Desde Técoa es llamado para profetizar en el Norte, donde actúa en el Santuario de Betel, también en Samaría. Algunos(1) piensan que su actividad parece ubicarse en un período largo (765-735) con breves intervenciones. Otros resumen su actividad en pocos meses. Probablemente se retiró a su antiguo pueblo después del conflicto con el sacerdote de Bethel: Amasías Am 7,10-17.
SU MENSAJE:
Anuncia una catástrofe decenios antes de su llegada, en medio del «boom» político-económico, es por tanto algo que va mucho más allá de profecías anteriores. Ya no basta con cambiar la dinastía. La decadencia generalizada lleva a un colapso total.

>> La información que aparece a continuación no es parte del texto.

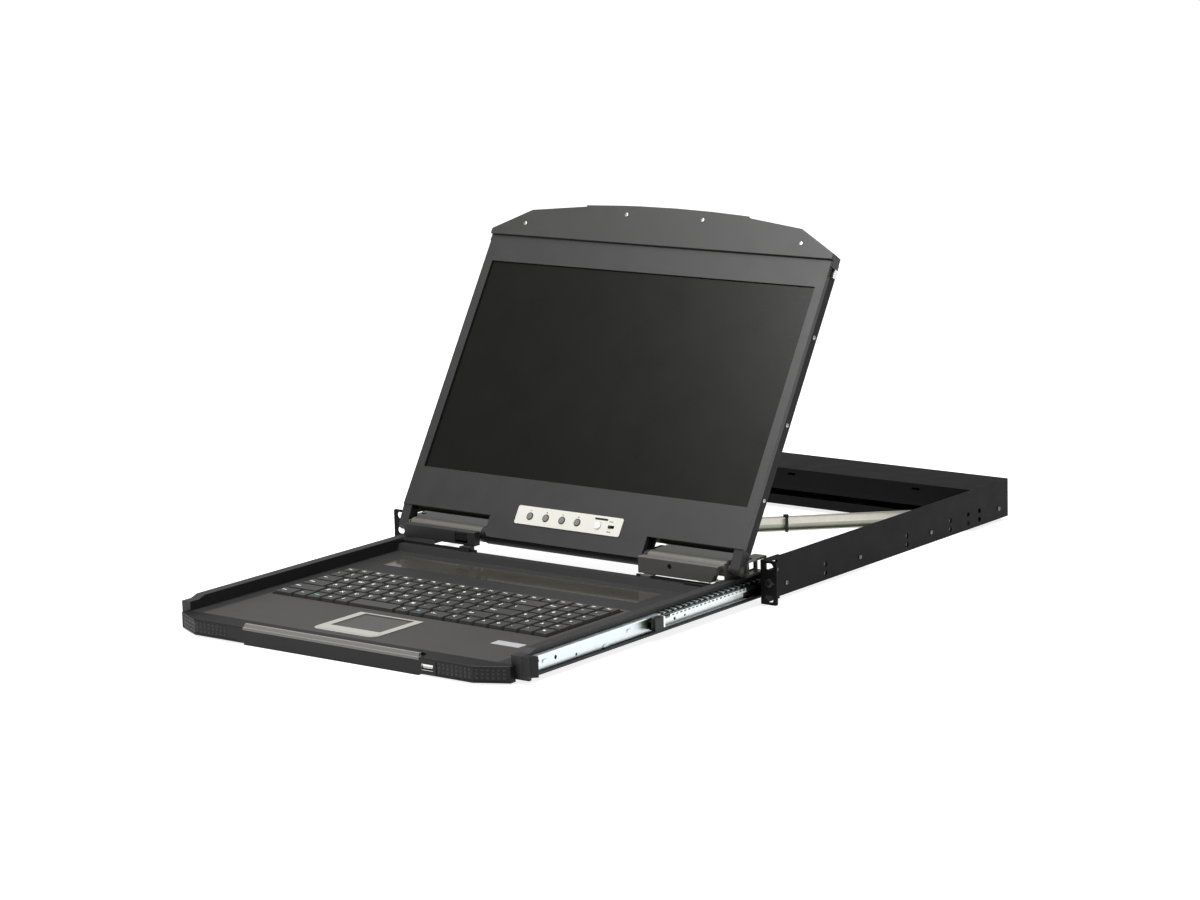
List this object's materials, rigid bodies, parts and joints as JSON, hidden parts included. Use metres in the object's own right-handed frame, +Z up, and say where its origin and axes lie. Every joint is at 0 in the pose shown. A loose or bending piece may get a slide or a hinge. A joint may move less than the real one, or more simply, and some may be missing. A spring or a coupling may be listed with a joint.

Dios mismo toma la iniciativa y «visita» o mejor dicho «pasa revista» a su pueblo (3,2). Si en esta visita lo encuentra cargado de crímenes y rebeldías, no puede pasar de largo, e Israel tendrá que prepararse a «afrontar a su Dios» (Am 4,12). Y serán los Asirios quienes ejecuten este juicio divino (la espada: 9,4). Israel está interiormente dañado (8,1-3).
La vida buena no sería tan criticable en sí. El problema es que se hace a costa de falsear las medidas y las balanzas (8,5), o vender a inocentes como esclavos (2,6) maltrato, despojo, corrupción de jueces que aceptan regalos (5,7.12).
No está en contra del culto en sí. Pero critica el culto de Bethel y Guilgal que busca dar falsas seguridades y que separa fe y vida. Pero no pretende que se acabe el culto, sino que se purifique, y que haya coherencia fe-vida.
Anuncia que «el día del Señor» no será luz, sino tinieblas (5,18-20) Habrá un castigo, y que en definitiva será la destrucción de Samaría en el año 721. Pero quedará un resto: «Quizá el Señor tenga piedad del resto de José» (5,15; cf. 1 re 19,18).
Al final muestra la posibilidad de salvación en 9,8: «Voy a exterminar al reino pecador de la tierra, aunque no exterminaré del todo a la casa de Jacob».
En el Salmo 51 se nos invita a reconocer la culpa, pedir perdón y pedir la gracia. Amós prepara la conciencia cristiana: más allá del pecado está la gracia.